PROBLEM DESCRIPTION
Below are the records; collect from them each line containing the string "this".

DATASET RECORDS

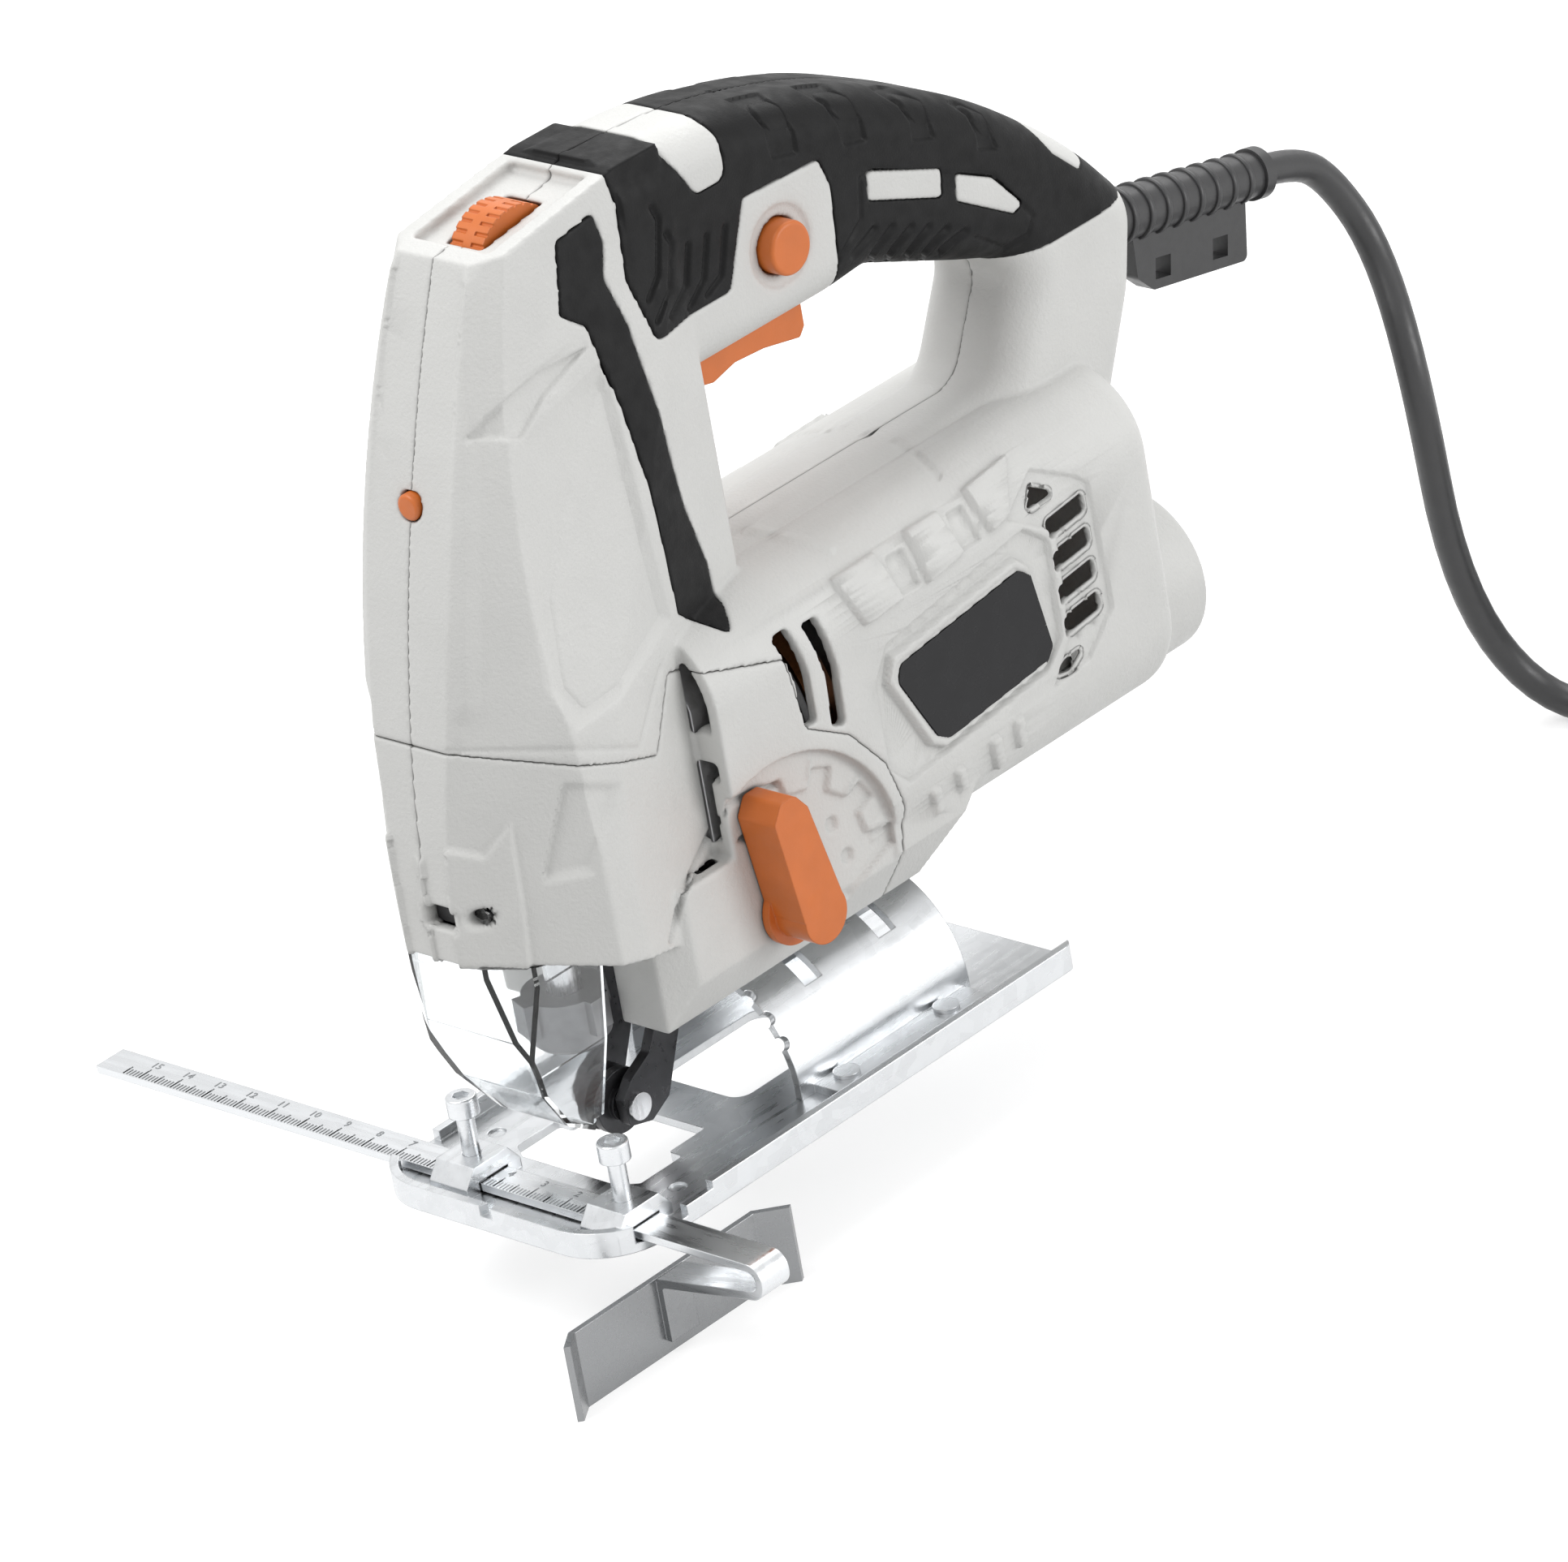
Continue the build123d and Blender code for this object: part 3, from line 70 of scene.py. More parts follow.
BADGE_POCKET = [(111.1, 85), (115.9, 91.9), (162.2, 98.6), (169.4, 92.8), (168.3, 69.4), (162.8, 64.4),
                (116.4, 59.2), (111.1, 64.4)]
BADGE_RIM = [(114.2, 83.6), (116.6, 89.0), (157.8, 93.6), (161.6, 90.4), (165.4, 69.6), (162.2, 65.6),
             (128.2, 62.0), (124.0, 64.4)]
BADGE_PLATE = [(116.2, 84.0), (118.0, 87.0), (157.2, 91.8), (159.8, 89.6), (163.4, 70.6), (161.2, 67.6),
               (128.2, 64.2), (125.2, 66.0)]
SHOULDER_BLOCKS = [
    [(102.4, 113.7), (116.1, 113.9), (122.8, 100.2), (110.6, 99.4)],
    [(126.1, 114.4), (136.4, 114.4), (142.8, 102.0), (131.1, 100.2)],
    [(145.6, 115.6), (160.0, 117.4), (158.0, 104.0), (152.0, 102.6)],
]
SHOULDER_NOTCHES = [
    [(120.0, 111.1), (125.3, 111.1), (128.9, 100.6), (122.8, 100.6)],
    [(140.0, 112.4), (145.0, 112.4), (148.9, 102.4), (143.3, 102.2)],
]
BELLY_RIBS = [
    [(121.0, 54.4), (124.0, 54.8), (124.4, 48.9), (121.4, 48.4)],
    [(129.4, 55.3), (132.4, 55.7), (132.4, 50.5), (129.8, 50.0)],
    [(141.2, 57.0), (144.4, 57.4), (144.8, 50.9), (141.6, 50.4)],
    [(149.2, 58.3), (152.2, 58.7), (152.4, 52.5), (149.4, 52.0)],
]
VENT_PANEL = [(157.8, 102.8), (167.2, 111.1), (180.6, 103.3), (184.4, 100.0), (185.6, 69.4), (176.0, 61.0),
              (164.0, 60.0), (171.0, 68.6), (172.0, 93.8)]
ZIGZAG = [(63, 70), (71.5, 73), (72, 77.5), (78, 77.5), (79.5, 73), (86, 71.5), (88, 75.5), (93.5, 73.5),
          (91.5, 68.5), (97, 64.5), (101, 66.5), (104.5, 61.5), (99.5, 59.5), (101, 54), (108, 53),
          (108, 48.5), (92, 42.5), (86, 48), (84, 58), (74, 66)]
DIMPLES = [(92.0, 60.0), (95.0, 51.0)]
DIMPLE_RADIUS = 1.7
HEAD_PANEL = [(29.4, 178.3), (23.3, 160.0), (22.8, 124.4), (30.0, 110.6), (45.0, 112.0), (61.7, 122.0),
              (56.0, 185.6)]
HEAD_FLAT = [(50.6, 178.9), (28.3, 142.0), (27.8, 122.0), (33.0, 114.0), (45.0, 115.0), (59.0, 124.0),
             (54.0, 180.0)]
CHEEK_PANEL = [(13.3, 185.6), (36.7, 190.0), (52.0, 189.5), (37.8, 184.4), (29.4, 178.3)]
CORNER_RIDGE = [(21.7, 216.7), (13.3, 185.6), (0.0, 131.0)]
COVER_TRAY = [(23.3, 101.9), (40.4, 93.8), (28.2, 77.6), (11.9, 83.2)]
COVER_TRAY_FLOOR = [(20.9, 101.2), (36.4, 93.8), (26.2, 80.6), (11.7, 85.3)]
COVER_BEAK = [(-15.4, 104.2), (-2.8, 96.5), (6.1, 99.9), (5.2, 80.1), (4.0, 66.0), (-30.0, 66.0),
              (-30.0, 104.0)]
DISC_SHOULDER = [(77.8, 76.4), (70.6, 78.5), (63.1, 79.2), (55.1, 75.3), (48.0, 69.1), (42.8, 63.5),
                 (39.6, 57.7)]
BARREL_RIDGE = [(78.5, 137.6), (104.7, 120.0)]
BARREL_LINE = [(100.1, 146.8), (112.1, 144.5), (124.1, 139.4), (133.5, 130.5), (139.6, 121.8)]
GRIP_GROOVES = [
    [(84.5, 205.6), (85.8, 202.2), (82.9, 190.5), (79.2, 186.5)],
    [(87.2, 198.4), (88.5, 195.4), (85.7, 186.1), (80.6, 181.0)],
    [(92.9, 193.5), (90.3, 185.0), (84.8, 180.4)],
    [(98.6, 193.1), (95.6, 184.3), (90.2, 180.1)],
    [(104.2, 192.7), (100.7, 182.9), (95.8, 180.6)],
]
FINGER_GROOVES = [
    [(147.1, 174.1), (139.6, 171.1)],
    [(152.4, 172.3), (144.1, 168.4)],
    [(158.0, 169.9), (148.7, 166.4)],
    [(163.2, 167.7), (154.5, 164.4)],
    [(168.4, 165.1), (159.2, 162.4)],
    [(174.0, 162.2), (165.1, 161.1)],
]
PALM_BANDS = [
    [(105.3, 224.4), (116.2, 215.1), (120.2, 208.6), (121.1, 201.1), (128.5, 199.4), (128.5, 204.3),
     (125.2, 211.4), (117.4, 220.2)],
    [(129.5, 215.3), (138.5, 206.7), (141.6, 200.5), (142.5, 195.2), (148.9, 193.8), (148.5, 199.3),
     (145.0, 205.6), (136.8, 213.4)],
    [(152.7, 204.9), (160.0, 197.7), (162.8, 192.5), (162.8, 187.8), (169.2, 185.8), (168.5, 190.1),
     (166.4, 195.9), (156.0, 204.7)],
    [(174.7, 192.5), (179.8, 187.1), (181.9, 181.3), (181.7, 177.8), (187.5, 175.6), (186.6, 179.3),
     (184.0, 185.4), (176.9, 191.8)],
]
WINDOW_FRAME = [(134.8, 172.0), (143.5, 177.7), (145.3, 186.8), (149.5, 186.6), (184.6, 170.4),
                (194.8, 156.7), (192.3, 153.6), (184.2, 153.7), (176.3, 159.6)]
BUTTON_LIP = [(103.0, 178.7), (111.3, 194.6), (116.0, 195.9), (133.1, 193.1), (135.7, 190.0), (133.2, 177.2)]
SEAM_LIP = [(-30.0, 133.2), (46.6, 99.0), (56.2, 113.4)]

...

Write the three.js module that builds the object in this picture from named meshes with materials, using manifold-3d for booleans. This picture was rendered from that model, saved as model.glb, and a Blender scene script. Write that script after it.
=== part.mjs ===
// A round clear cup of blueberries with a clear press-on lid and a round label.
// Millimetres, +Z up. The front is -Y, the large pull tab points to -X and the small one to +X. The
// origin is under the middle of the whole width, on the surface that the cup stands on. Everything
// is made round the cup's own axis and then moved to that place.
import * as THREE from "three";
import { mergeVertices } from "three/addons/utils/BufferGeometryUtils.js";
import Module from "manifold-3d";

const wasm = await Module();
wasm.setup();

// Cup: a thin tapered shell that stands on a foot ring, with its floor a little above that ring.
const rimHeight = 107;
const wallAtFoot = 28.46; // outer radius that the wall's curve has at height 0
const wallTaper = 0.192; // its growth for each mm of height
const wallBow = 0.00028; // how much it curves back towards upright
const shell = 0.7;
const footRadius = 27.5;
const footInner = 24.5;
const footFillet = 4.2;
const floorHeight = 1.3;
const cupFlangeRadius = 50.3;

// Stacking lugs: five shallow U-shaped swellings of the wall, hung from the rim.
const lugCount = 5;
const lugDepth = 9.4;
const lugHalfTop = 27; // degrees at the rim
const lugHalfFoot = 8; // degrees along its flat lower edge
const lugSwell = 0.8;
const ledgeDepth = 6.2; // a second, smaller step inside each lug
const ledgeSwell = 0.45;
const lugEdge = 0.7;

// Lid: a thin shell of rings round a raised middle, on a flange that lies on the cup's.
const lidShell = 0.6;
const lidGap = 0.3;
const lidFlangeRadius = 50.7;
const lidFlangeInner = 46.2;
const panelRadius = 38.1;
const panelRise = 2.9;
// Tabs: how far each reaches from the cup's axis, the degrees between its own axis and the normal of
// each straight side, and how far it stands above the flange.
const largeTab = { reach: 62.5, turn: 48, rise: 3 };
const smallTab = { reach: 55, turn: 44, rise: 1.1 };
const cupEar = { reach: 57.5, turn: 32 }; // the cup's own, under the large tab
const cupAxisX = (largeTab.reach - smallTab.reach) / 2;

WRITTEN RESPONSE
Continue the build123d and Blender code for this object: part 3, from line 70 of scene.py. More parts follow.
Write the three.js module that builds the object in this picture from named meshes with materials, using manifold-3d for booleans. This picture was rendered from that model, saved as model.glb, and a Blender scene script. Write that script after it.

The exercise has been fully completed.